Tremella fibulifera

Scientific classification
- Kingdom: Fungi
- Division: Basidiomycota
- Class: Tremellomycetes
- Order: Tremellales
- Family: Tremellaceae
- Genus: Tremella
- Species: T. fibulifera
- Binomial name: Tremella fibulifera Möller (1895)

= Tremella fibulifera =

- Authority: Möller (1895)

Species of fungus

Tremella fibulifera is a species of fungus in the family Tremellaceae. It produces soft, whitish, lobed to frondose, gelatinous basidiocarps (fruit bodies) and is parasitic on other fungi on dead branches of broad-leaved trees. It was originally described from Brazil.

== Taxonomy ==
Tremella fibulifera was first published in 1895 by German mycologist Alfred Möller based on a collection made in Brazil.

== Description ==
Fruit bodies are soft, gelatinous, whitish, up to 2.5 cm (1 in) across, and lobed. Microscopically, the basidia are tremelloid (subglobose, with oblique to vertical septa), 4-celled, 13 to 18 by 9 to 16 μm. The basidiospores are ellipsoid, smooth, 7 to 10 by 6 to 7 μm.

== Similar species ==
Tremella subfibulifera, also described from Brazil, appears macroscopically identical but differs microscopically in having slightly smaller basidiospores (5.5 to 10 by 4 to 6 μm). DNA sequencing has shown that it is a distinct species. Several other species, including Tremella olens and Tremella neofibulifera, are macroscopically similar and belong within the T. fibulifera complex, but occur in Asia or Australia.

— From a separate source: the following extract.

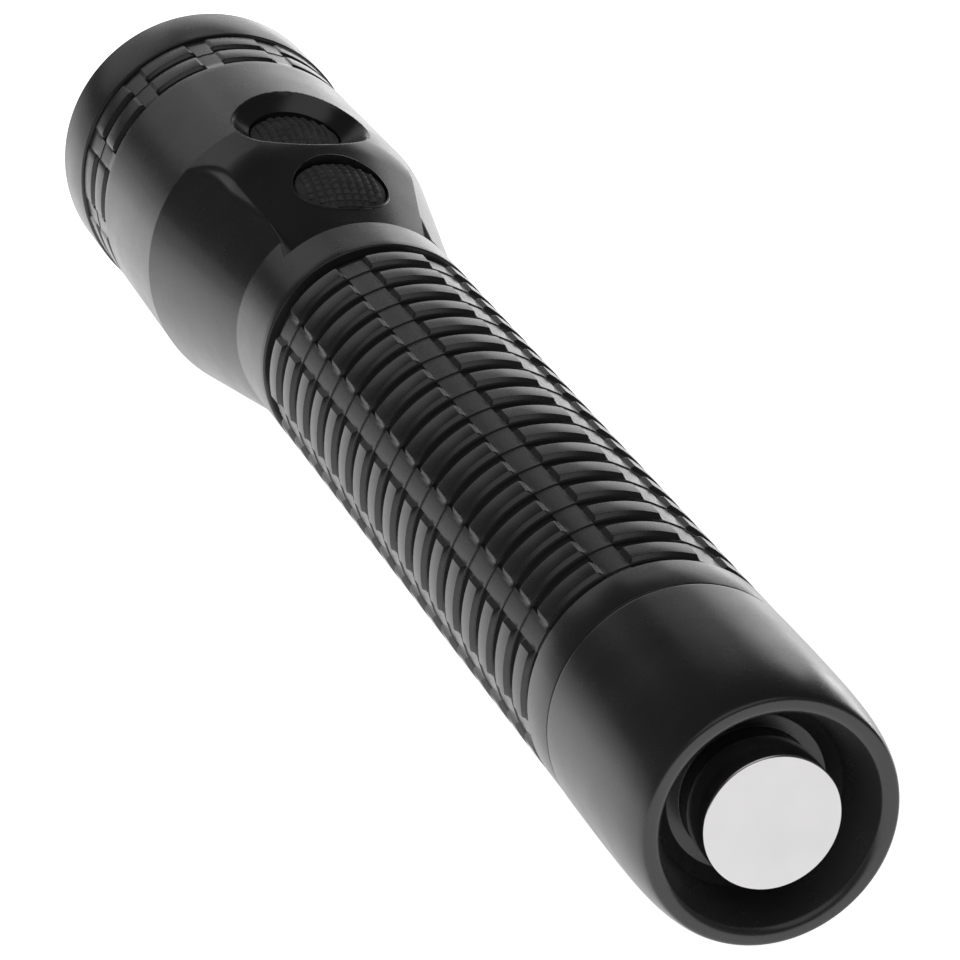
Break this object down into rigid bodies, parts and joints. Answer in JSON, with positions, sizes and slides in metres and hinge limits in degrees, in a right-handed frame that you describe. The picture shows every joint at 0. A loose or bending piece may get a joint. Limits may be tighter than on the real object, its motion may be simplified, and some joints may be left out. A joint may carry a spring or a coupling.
{
  "type": "flashlight",
  "caption": "Large cylindrical duty flashlight with a ribbed grip, flared head, rubber push buttons on a sloping pad and a magnet set in the tail cap.",
  "frame": {"origin": "centre of the bounding box, on the light's own axis half way along its length", "axes": "+Y along the axis towards the bezel and lens, -Y towards the magnet, +Z towards the button side, +X to the right seen from the tail"},
  "size_m": [0.049, 0.28, 0.049],
  "materials": {
    "black_anodised_aluminium": "satin black anodised",
    "nickel_plated_magnet": "bright nickel plate",
    "black_button_rubber": "matt moulded rubber",
    "seal_rubber": "smooth rubber",
    "clear_polycarbonate": "polished clear",
    "vacuum_metallised_mirror": "mirror",
    "raw_aluminium": "turned",
    "white_solder_mask": "printed board",
    "green_solder_mask": "printed board",
    "led_phosphor": "silicone over phosphor",
    "cell_wrap_blue": "shrink wrap over steel",
    "insulating_sleeve": "pressed fibre",
    "spring_steel": "plated wire",
    "gilt_contact": "plated",
    "dark_moulded_plastic": "moulded"
  },
  "bodies": {
    "body": {"barrel": "black_anodised_aluminium", "head_housing": "black_anodised_aluminium", "battery_cell_rear": "cell_wrap_blue", "battery_cell_front": "cell_wrap_blue", "battery_sleeve": "insulating_sleeve", "tail_oring": "seal_rubber", "head_oring": "seal_rubber", "contact_board": "green_solder_mask", "front_contact_spring": "spring_steel", "driver_board": "green_solder_mask", "switch_carrier": "dark_moulded_plastic", "rear_switch": "dark_moulded_plastic", "front_switch": "dark_moulded_plastic", "heat_sink": "raw_aluminium", "led_board": "white_solder_mask", "led_emitter": "led_phosphor", "reflector": "vacuum_metallised_mirror"},
    "tail_carriage": {"tail_contact_plate": "gilt_contact", "tail_spring": "spring_steel"},
    "tail_end": {"tail_cap": "black_anodised_aluminium", "tail_magnet": "nickel_plated_magnet"},
    "bezel_carriage": {"front_lens": "clear_polycarbonate", "lens_gasket": "seal_rubber"},
    "bezel_ring": {"bezel": "black_anodised_aluminium"},
    "rear_push": {"rear_button": "black_button_rubber", "rear_switch_plunger": "seal_rubber"},
    "front_push": {"front_button": "black_button_rubber", "front_switch_plunger": "seal_rubber"}
  },
  "joints": [
    {"name": "tail_cap_travel", "type": "slide", "parent": "body", "child": "tail_carriage", "axis": [0, -1, 0], "range_m": [0, 0.009]},
    {"name": "tail_cap_turn", "type": "hinge", "parent": "tail_carriage", "child": "tail_end", "pos_m": [0, -0.12, 0], "axis": [0, -1, 0], "range_deg": [0, 2160]},
    {"name": "bezel_travel", "type": "slide", "parent": "body", "child": "bezel_carriage", "axis": [0, 1, 0], "range_m": [0, 0.005]},
    {"name": "bezel_turn", "type": "hinge", "parent": "bezel_carriage", "child": "bezel_ring", "pos_m": [0, 0.133, 0], "axis": [0, 1, 0], "range_deg": [0, 1800]},
    {"name": "rear_button_press", "type": "slide", "parent": "body", "child": "rear_push", "axis": [0, 0.2607, -0.9654], "range_m": [0, 0.001], "stiffness_N_per_m": 900},
    {"name": "front_button_press", "type": "slide", "parent": "body", "child": "front_push", "axis": [0, 0.1483, -0.9889], "range_m": [0, 0.001], "stiffness_N_per_m": 900}
  ],
  "couplings": [
    {"joint": "tail_cap_turn", "follows": "tail_cap_travel", "rad_per_m": 4188.8},
    {"joint": "bezel_turn", "follows": "bezel_travel", "rad_per_m": 6283.2}
  ]
}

== Habitat and distribution ==
Tremella fibulifera is a parasite on lignicolous fungi, but its host species is unknown, though collections have been noted on pyrenomycetes. It is found on dead, attached or fallen branches of broad-leaved trees.

The species is currently known from Brazil, Colombia, Costa Rica, Panama, Venezuela (as T. olens), and Jamaica (as T. olens).